Politicians too often “assume people understand the system” and end up crafting messages that simply “go over people’s heads,” Peri told JS. There could be a simple reason that Mamdani’s videos break through.
“It might just be that he’s a normal person in the world and understands how communication is received,” she said.
Effectively explaining the ins and outs of city government via video is all about figuring out concepts that are creative and match the tone of their topics but don’t distract from the meat of the message.
The video team has produced pieces about the city’s crackdown on vermin shot from the POV of a rat, helped handcraft a Monopoly-inspired explainer of the Rent Guidelines Board, followed the mayor as he manned the phones at one of the city’s 311 call centers, paid tribute to Department of Sanitation workers after their round-the-clock snow-clearing operations this winter, and shot promos for the Mayor’s Municipal Madness tournament — a college basketball bracket-inspired competition where New Yorkers voted to pick which city fixes they wanted to see Mamdani take on.
This past Tax Day, a video announcing plans for a “pied-à-terre” charge made waves after using hedge fund manager Ken Griffin’s Central Park South residence as its backdrop, garnering over 100 million cross-platform views in the process.
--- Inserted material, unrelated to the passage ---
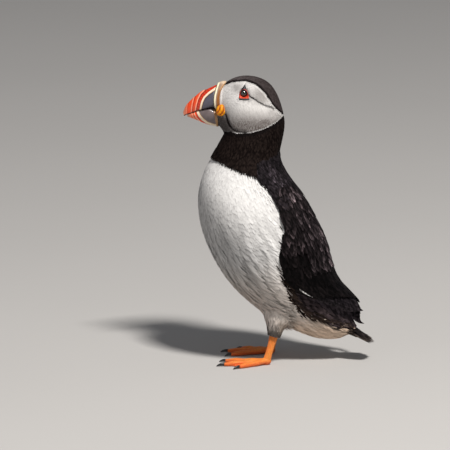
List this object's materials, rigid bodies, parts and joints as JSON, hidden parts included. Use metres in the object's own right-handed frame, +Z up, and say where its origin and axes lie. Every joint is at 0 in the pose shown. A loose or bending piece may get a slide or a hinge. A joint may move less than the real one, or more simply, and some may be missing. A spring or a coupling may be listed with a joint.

Part of Mamdani’s campaign promise to “tax the rich,” the proposal would levy a fee on luxury properties worth over $5 million that are not the owner’s primary residence.
One of their most “online” experiments, a “mukbang”-style livestream of the mayor and Department of Consumer and Worker Protection Commissioner Sam Levine munching on Taco Bell and Dunkin as they discussed a $1.8 million settlement the department won on behalf of 760 employees of the fast-food franchises, doubled traffic to DCWP’s website overnight.
The videos have led to a jump in the type of civic engagement that’s much more meaningful than just checking websites: Data from the mayor’s office showed the number of New Yorkers signing up for job opportunities as emergency snow shovelers tripled, while municipal lifeguard trials increased by 30% and applications for the Summer Youth Employment Program hit an all-time high for day-one applications after related PSAs went live.
While members of the mayor’s video operation told JS they focus on vivid visuals, sharp edits and smart storytelling to make their work stand out amid the “millions other things” competing for people’s attention, they couldn’t ignore the fact they’d been “gifted a uniquely charismatic and talented star” with Mamdani.
The mayor’s on-camera aura is far from his only asset — he’s also the brains behind some of his office’s most viral videos.
“He’s truly the best filmmaker out of all of us,” the video team spokesperson said. “He knows this is one of our most powerful tools and recognizes a lot of ideas that feel opaque or bureaucratic can come to life on video.”
As political campaigns look to replicate that Mamdani magic during this year’s midterms and ahead of the 2028 presidential election, Peri said, candidates should focus less on what worked for others and more on molding a clear, honest message about their vision.
“What made Mamdani a winning candidate and a good mayor is that he actually is authentic,” Peri said. “There is a relationship between what you say and what you actually believe and what you are actually trying to do.”
Voters are getting savvier, Kasirer said.
“Constituents are becoming increasingly aware of when politicians are speaking from a list of talking points, rather than speaking from their heart,” she said.